Raw data –
--------
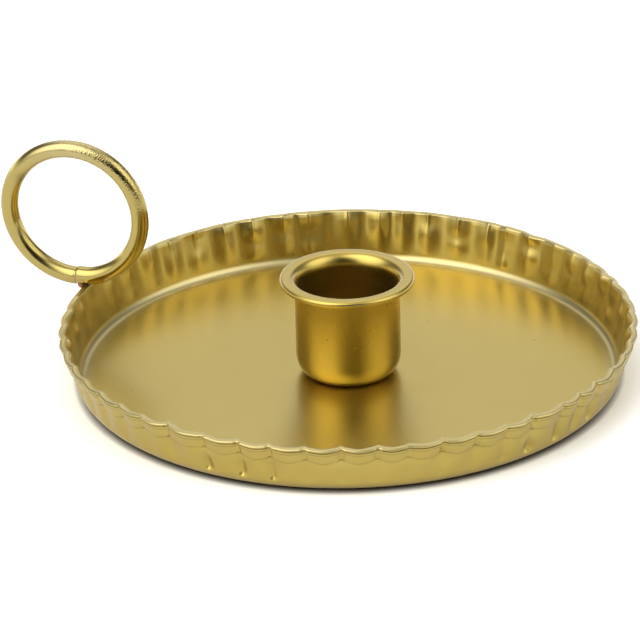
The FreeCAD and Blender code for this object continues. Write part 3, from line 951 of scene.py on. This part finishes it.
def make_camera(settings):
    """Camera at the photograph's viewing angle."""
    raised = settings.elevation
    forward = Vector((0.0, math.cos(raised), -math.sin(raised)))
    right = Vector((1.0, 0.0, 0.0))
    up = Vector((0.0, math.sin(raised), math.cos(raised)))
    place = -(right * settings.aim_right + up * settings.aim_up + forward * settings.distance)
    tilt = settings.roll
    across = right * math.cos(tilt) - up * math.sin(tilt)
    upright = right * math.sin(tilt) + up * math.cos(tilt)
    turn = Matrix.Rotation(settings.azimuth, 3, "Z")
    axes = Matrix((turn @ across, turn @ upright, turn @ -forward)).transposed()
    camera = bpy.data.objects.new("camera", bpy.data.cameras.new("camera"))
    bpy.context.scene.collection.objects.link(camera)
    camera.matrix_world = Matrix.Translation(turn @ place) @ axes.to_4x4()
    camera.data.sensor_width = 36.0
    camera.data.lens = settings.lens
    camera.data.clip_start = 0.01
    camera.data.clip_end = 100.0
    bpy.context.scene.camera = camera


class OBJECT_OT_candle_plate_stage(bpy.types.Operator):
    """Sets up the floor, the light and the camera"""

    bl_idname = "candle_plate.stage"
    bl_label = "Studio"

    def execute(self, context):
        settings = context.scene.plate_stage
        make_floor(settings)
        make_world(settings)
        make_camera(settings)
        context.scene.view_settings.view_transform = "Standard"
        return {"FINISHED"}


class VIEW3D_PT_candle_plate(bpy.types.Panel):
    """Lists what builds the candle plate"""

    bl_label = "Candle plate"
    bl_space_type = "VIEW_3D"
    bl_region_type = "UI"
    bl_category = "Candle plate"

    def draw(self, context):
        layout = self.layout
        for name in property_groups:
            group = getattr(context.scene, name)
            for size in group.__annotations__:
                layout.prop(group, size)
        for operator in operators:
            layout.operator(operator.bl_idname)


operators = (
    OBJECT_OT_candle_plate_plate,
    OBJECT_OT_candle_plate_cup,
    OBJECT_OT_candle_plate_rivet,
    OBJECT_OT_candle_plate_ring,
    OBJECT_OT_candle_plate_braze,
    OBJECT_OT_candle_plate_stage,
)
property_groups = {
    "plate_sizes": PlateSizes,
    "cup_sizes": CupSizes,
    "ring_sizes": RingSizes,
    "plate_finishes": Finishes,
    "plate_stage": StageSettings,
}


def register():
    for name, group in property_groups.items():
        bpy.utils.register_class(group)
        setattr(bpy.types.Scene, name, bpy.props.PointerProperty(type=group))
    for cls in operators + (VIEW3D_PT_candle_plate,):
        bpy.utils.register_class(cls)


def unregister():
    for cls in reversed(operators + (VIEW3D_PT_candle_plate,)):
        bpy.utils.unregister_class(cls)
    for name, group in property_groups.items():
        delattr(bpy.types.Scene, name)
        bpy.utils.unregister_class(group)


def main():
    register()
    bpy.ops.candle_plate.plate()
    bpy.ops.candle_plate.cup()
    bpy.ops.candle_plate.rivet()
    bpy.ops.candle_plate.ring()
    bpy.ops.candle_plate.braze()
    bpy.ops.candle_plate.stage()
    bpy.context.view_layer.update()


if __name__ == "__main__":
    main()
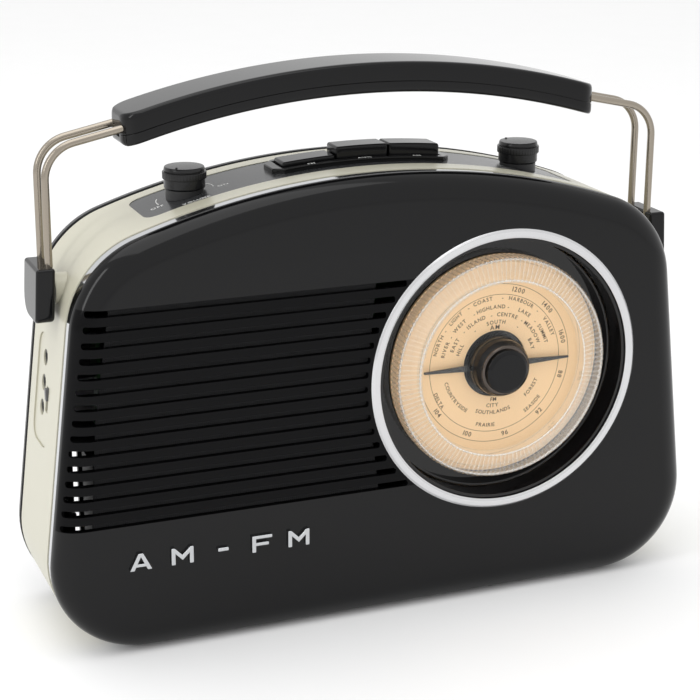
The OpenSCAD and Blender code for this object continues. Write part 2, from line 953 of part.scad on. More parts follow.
--------
Task directions –
Print all of the entries again, exactly as written.

Exercise response –
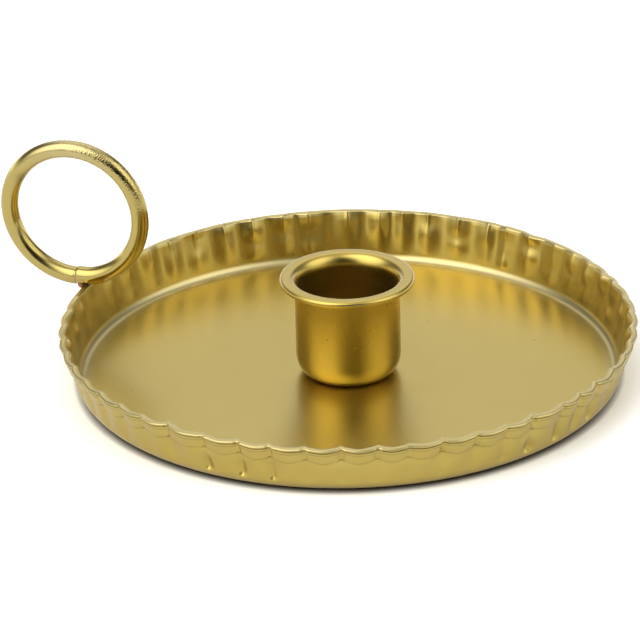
The FreeCAD and Blender code for this object continues. Write part 3, from line 951 of scene.py on. This part finishes it.
def make_camera(settings):
    """Camera at the photograph's viewing angle."""
    raised = settings.elevation
    forward = Vector((0.0, math.cos(raised), -math.sin(raised)))
    right = Vector((1.0, 0.0, 0.0))
    up = Vector((0.0, math.sin(raised), math.cos(raised)))
    place = -(right * settings.aim_right + up * settings.aim_up + forward * settings.distance)
    tilt = settings.roll
    across = right * math.cos(tilt) - up * math.sin(tilt)
    upright = right * math.sin(tilt) + up * math.cos(tilt)
    turn = Matrix.Rotation(settings.azimuth, 3, "Z")
    axes = Matrix((turn @ across, turn @ upright, turn @ -forward)).transposed()
    camera = bpy.data.objects.new("camera", bpy.data.cameras.new("camera"))
    bpy.context.scene.collection.objects.link(camera)
    camera.matrix_world = Matrix.Translation(turn @ place) @ axes.to_4x4()
    camera.data.sensor_width = 36.0
    camera.data.lens = settings.lens
    camera.data.clip_start = 0.01
    camera.data.clip_end = 100.0
    bpy.context.scene.camera = camera


class OBJECT_OT_candle_plate_stage(bpy.types.Operator):
    """Sets up the floor, the light and the camera"""

    bl_idname = "candle_plate.stage"
    bl_label = "Studio"

    def execute(self, context):
        settings = context.scene.plate_stage
        make_floor(settings)
        make_world(settings)
        make_camera(settings)
        context.scene.view_settings.view_transform = "Standard"
        return {"FINISHED"}


class VIEW3D_PT_candle_plate(bpy.types.Panel):
    """Lists what builds the candle plate"""

    bl_label = "Candle plate"
    bl_space_type = "VIEW_3D"
    bl_region_type = "UI"
    bl_category = "Candle plate"

    def draw(self, context):
        layout = self.layout
        for name in property_groups:
            group = getattr(context.scene, name)
            for size in group.__annotations__:
                layout.prop(group, size)
        for operator in operators:
            layout.operator(operator.bl_idname)


operators = (
    OBJECT_OT_candle_plate_plate,
    OBJECT_OT_candle_plate_cup,
    OBJECT_OT_candle_plate_rivet,
    OBJECT_OT_candle_plate_ring,
    OBJECT_OT_candle_plate_braze,
    OBJECT_OT_candle_plate_stage,
)
property_groups = {
    "plate_sizes": PlateSizes,
    "cup_sizes": CupSizes,
    "ring_sizes": RingSizes,
    "plate_finishes": Finishes,
    "plate_stage": StageSettings,
}


def register():
    for name, group in property_groups.items():
        bpy.utils.register_class(group)
        setattr(bpy.types.Scene, name, bpy.props.PointerProperty(type=group))
    for cls in operators + (VIEW3D_PT_candle_plate,):
        bpy.utils.register_class(cls)


def unregister():
    for cls in reversed(operators + (VIEW3D_PT_candle_plate,)):
        bpy.utils.unregister_class(cls)
    for name, group in property_groups.items():
        delattr(bpy.types.Scene, name)
        bpy.utils.unregister_class(group)


def main():
    register()
    bpy.ops.candle_plate.plate()
    bpy.ops.candle_plate.cup()
    bpy.ops.candle_plate.rivet()
    bpy.ops.candle_plate.ring()
    bpy.ops.candle_plate.braze()
    bpy.ops.candle_plate.stage()
    bpy.context.view_layer.update()


if __name__ == "__main__":
    main()
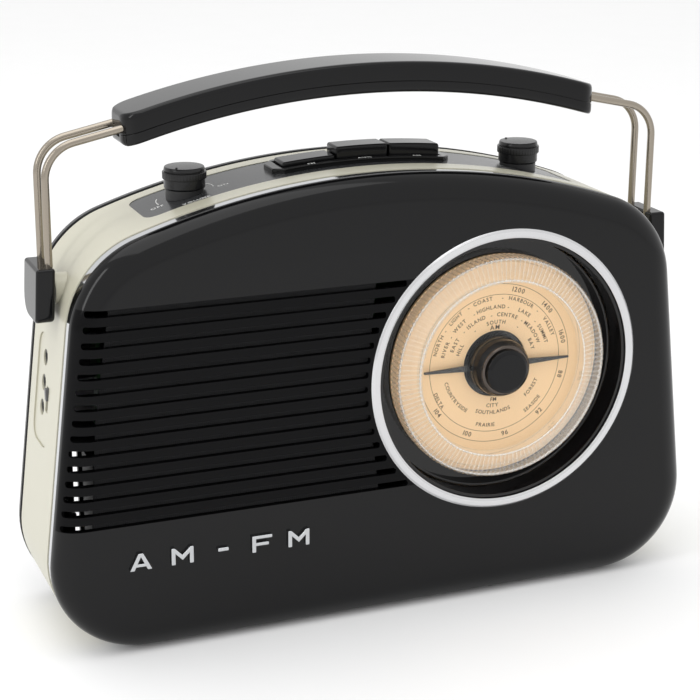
The OpenSCAD and Blender code for this object continues. Write part 2, from line 953 of part.scad on. More parts follow.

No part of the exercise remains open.